= Given task =
Return all of the lines below exactly as they are.

------------------------------------------------

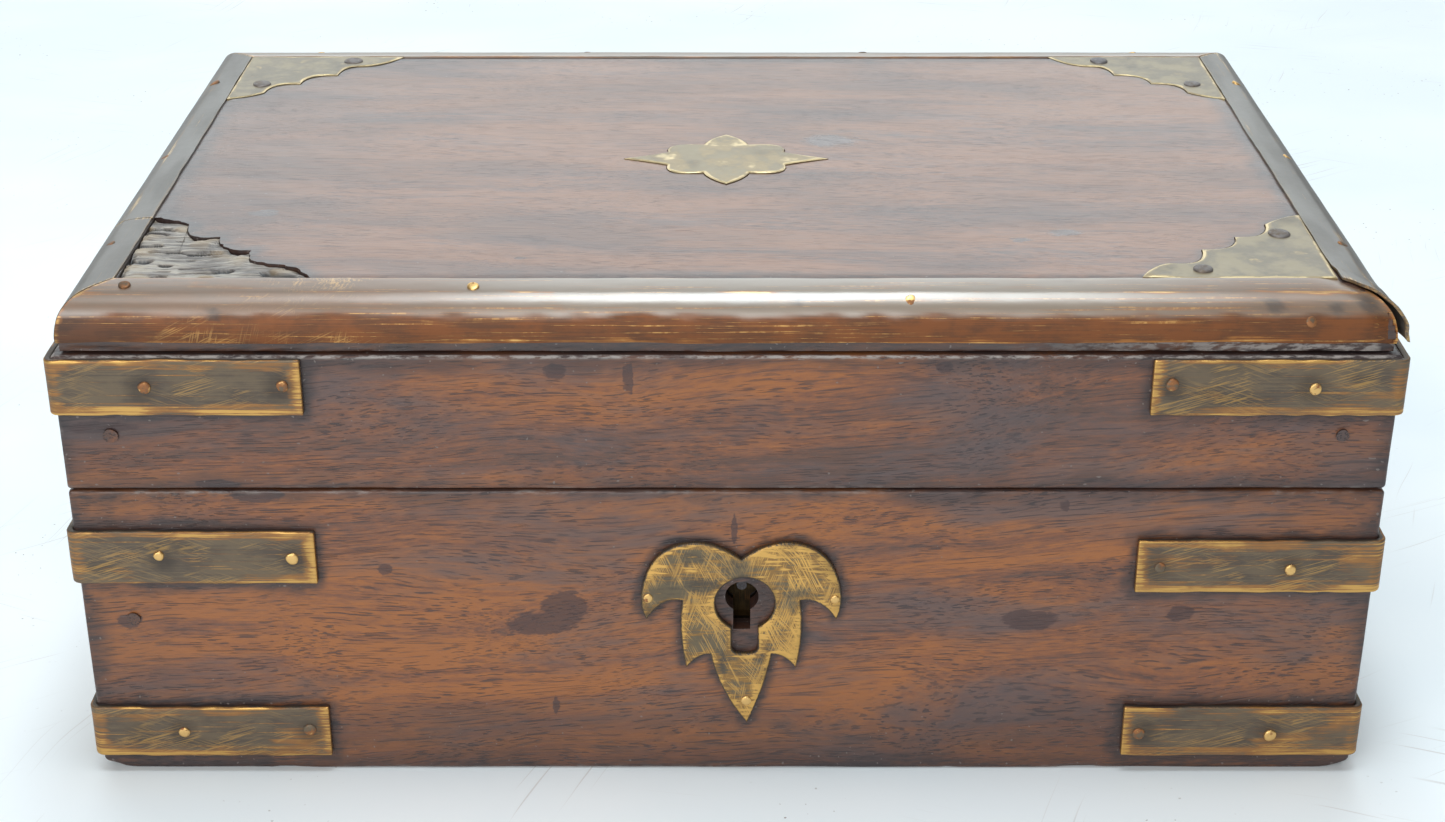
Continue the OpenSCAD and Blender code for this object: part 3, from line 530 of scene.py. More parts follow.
def rosewood(name, turn=0.0, offset=(0, 0, 0), glow=0.0, murk=0.75, deep=0.0, wax=0.1, gloss=0.4, pored=1.0):
    """Old waxed rosewood: soft orange and murky zones along the grain, short dark pores in crowds, soot and
    painted shade where the dirt layer says so, stains, and torn edges, with a painted highlight on
    the rails' top arris, where the torn layer says so. turn lays the grain along Y, offset picks another
    part of the tree, glow makes it more orange, murk is the strength of its dull zones, deep darkens all
    of it, wax is the shine over it, gloss the roughness below it and pored how strongly its pores show."""
    wood = Surface(name)
    place = wood.place(turn, offset)
    leaned = wood.turned(place, (0, 0.06, 0.05))
    flow = wood.warped(leaned, (90, 30, 30), (0, 14, 14))
    bands = wood.noise(flow, (110, 9, 9), 4, 0.55)
    streaks = wood.noise(flow, (30, 1.2, 1.2), 4, 0.6)
    mottle = wood.noise(flow, (3, 0.9, 0.9), 3, 0.65)
    fibres = wood.noise(flow, (9, 0.28, 0.28), 2, 0.6)
    dashes = wood.noise(flow, (5, 0.3, 0.3), 1, 0.5)
    lines = wood.noise(flow, (16, 0.42, 0.42), 1, 0.5)
    crowds = wood.noise(flow, (24, 6, 6), 2, 0.5)
    clouds = wood.noise(flow, (55, 16, 16), 4, 0.6)
    specks = wood.noise(place, (0.8, 0.8, 0.8), 0)
    tone = bands * 0.4 + streaks * 0.28 + mottle * 0.18 + fibres * 0.14 + glow
    colour = wood.shades(tone, [(0.41, WOOD_BROWN), (0.48, WOOD_RED), (0.56, WOOD_ORANGE)])
    dull = clouds * 0.7 + streaks * 0.3
    colour = wood.mix(wood.ramp(dull, 0.44, 0.62, 0, murk), colour, WOOD_MURK)
    pores = wood.ramp(dashes, 0.57, 0.65) * wood.ramp(crowds, 0.4, 0.58, 0.3, 0.95)
    veins = wood.ramp(lines, 0.6, 0.68) * wood.ramp(crowds, 0.62, 0.44, 0.1, 0.8)
    pores = pores.at_least(veins) * pored
    colour = wood.mix(pores, colour, WOOD_PORE)
    stain = wood.ramp(wood.painted("stain") + (mottle - 0.5) * 0.5, 0.46, 0.56, 0, 0.78)
    colour = wood.mix(stain, colour, WOOD_STAIN)
    if deep:
        colour = wood.mix(deep, colour, BLACK)
    # The dirt layer: soot, and painted shade in the keyhole and towards the back of the top
    dirt = wood.painted("dirt")
    grime_and_shade = dirt + dirt * ((streaks + mottle - 1.0) * 1.2)
    colour = wood.mix(wood.ramp(grime_and_shade, 0, 1, 0, 0.9), colour, WOOD_SOOT_AND_SHADE)
    colour = wood.mix(wood.ramp(grime_and_shade * 0.1 + specks, 0.83, 0.89, 0, 0.6), colour, WOOD_SCUM)
    # The torn layer: torn fibres, and along the rails' top arris pale dust with a painted highlight
    torn = wood.painted("torn")
    colour = wood.mix(torn * wood.ramp(mottle, 0.4, 0.6), colour, WOOD_TORN_AND_HIGHLIGHT)
    rough = wood.ramp(clouds, 0.3, 0.7, gloss - 0.03, gloss + 0.04) + pores * 0.2 + torn * 0.3 - stain * 0.12
    relief = wood.bump(fibres, 0.03)
    relief = wood.bump(wood.ramp(pores, 0, 1, 1, 0), 0.08, relief)
    return wood.finish(
        Base_Color=colour, Roughness=rough, Normal=relief, Specular_IOR_Level=0.58,
        Coat_Weight=wax, Coat_Roughness=0.32,
    )


def torn_wood():
    """Rough grey fibres where a plate was torn off, black where the dirt layer says so and tan where the
    torn layer does."""
    wood = Surface("torn_wood")
    place = wood.place()
    flow = wood.warped(place, (20, 8, 8), (0, 5, 0))
    fibres = wood.noise(flow, (9, 0.6, 0.6), 3, 0.6)
    clouds = wood.noise(place, (12, 7, 7), 3, 0.6)
    stops = [(0.38, srgb(78, 70, 66)), (0.5, srgb(136, 128, 120)), (0.6, srgb(186, 176, 162))]
    colour = wood.shades(fibres * 0.6 + clouds * 0.4, stops)
    colour = wood.mix(wood.painted("dirt"), colour, srgb(24, 21, 21))
    colour = wood.mix(wood.painted("torn") * 0.5, colour, srgb(170, 146, 112))
    relief = wood.bump(fibres, 0.25)
    return wood.finish(Base_Color=colour, Roughness=0.48, Normal=relief, Specular_IOR_Level=0.8)


BRASS_GOLD = srgb(204, 160, 94)
BRASS_WARM = srgb(152, 108, 66)
BRASS_OLIVE = srgb(111, 97, 80)
BRASS_SOOT = srgb(56, 50, 47)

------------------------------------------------

= Result for this task =
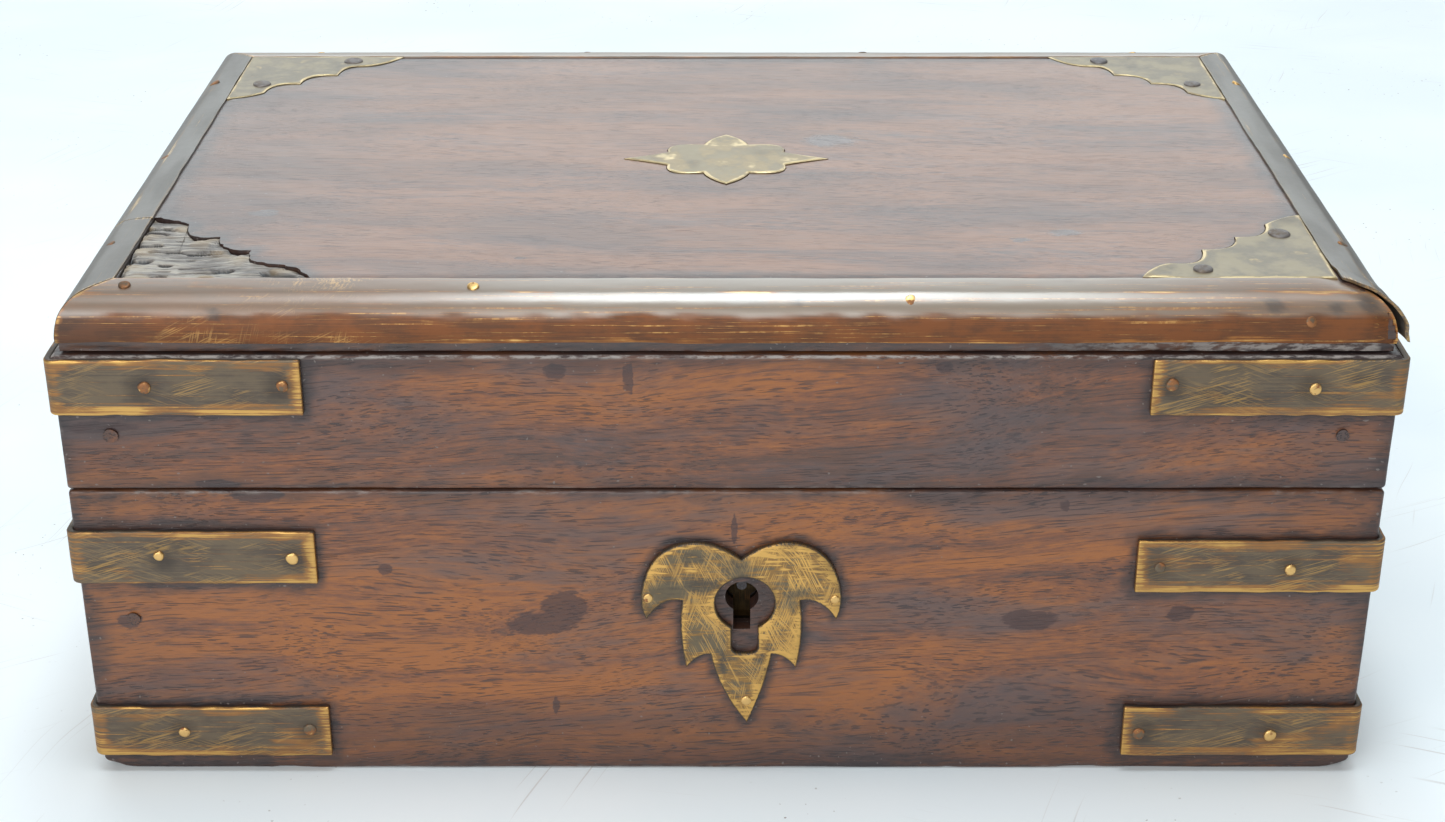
Continue the OpenSCAD and Blender code for this object: part 3, from line 530 of scene.py. More parts follow.
def rosewood(name, turn=0.0, offset=(0, 0, 0), glow=0.0, murk=0.75, deep=0.0, wax=0.1, gloss=0.4, pored=1.0):
    """Old waxed rosewood: soft orange and murky zones along the grain, short dark pores in crowds, soot and
    painted shade where the dirt layer says so, stains, and torn edges, with a painted highlight on
    the rails' top arris, where the torn layer says so. turn lays the grain along Y, offset picks another
    part of the tree, glow makes it more orange, murk is the strength of its dull zones, deep darkens all
    of it, wax is the shine over it, gloss the roughness below it and pored how strongly its pores show."""
    wood = Surface(name)
    place = wood.place(turn, offset)
    leaned = wood.turned(place, (0, 0.06, 0.05))
    flow = wood.warped(leaned, (90, 30, 30), (0, 14, 14))
    bands = wood.noise(flow, (110, 9, 9), 4, 0.55)
    streaks = wood.noise(flow, (30, 1.2, 1.2), 4, 0.6)
    mottle = wood.noise(flow, (3, 0.9, 0.9), 3, 0.65)
    fibres = wood.noise(flow, (9, 0.28, 0.28), 2, 0.6)
    dashes = wood.noise(flow, (5, 0.3, 0.3), 1, 0.5)
    lines = wood.noise(flow, (16, 0.42, 0.42), 1, 0.5)
    crowds = wood.noise(flow, (24, 6, 6), 2, 0.5)
    clouds = wood.noise(flow, (55, 16, 16), 4, 0.6)
    specks = wood.noise(place, (0.8, 0.8, 0.8), 0)
    tone = bands * 0.4 + streaks * 0.28 + mottle * 0.18 + fibres * 0.14 + glow
    colour = wood.shades(tone, [(0.41, WOOD_BROWN), (0.48, WOOD_RED), (0.56, WOOD_ORANGE)])
    dull = clouds * 0.7 + streaks * 0.3
    colour = wood.mix(wood.ramp(dull, 0.44, 0.62, 0, murk), colour, WOOD_MURK)
    pores = wood.ramp(dashes, 0.57, 0.65) * wood.ramp(crowds, 0.4, 0.58, 0.3, 0.95)
    veins = wood.ramp(lines, 0.6, 0.68) * wood.ramp(crowds, 0.62, 0.44, 0.1, 0.8)
    pores = pores.at_least(veins) * pored
    colour = wood.mix(pores, colour, WOOD_PORE)
    stain = wood.ramp(wood.painted("stain") + (mottle - 0.5) * 0.5, 0.46, 0.56, 0, 0.78)
    colour = wood.mix(stain, colour, WOOD_STAIN)
    if deep:
        colour = wood.mix(deep, colour, BLACK)
    # The dirt layer: soot, and painted shade in the keyhole and towards the back of the top
    dirt = wood.painted("dirt")
    grime_and_shade = dirt + dirt * ((streaks + mottle - 1.0) * 1.2)
    colour = wood.mix(wood.ramp(grime_and_shade, 0, 1, 0, 0.9), colour, WOOD_SOOT_AND_SHADE)
    colour = wood.mix(wood.ramp(grime_and_shade * 0.1 + specks, 0.83, 0.89, 0, 0.6), colour, WOOD_SCUM)
    # The torn layer: torn fibres, and along the rails' top arris pale dust with a painted highlight
    torn = wood.painted("torn")
    colour = wood.mix(torn * wood.ramp(mottle, 0.4, 0.6), colour, WOOD_TORN_AND_HIGHLIGHT)
    rough = wood.ramp(clouds, 0.3, 0.7, gloss - 0.03, gloss + 0.04) + pores * 0.2 + torn * 0.3 - stain * 0.12
    relief = wood.bump(fibres, 0.03)
    relief = wood.bump(wood.ramp(pores, 0, 1, 1, 0), 0.08, relief)
    return wood.finish(
        Base_Color=colour, Roughness=rough, Normal=relief, Specular_IOR_Level=0.58,
        Coat_Weight=wax, Coat_Roughness=0.32,
    )


def torn_wood():
    """Rough grey fibres where a plate was torn off, black where the dirt layer says so and tan where the
    torn layer does."""
    wood = Surface("torn_wood")
    place = wood.place()
    flow = wood.warped(place, (20, 8, 8), (0, 5, 0))
    fibres = wood.noise(flow, (9, 0.6, 0.6), 3, 0.6)
    clouds = wood.noise(place, (12, 7, 7), 3, 0.6)
    stops = [(0.38, srgb(78, 70, 66)), (0.5, srgb(136, 128, 120)), (0.6, srgb(186, 176, 162))]
    colour = wood.shades(fibres * 0.6 + clouds * 0.4, stops)
    colour = wood.mix(wood.painted("dirt"), colour, srgb(24, 21, 21))
    colour = wood.mix(wood.painted("torn") * 0.5, colour, srgb(170, 146, 112))
    relief = wood.bump(fibres, 0.25)
    return wood.finish(Base_Color=colour, Roughness=0.48, Normal=relief, Specular_IOR_Level=0.8)


BRASS_GOLD = srgb(204, 160, 94)
BRASS_WARM = srgb(152, 108, 66)
BRASS_OLIVE = srgb(111, 97, 80)
BRASS_SOOT = srgb(56, 50, 47)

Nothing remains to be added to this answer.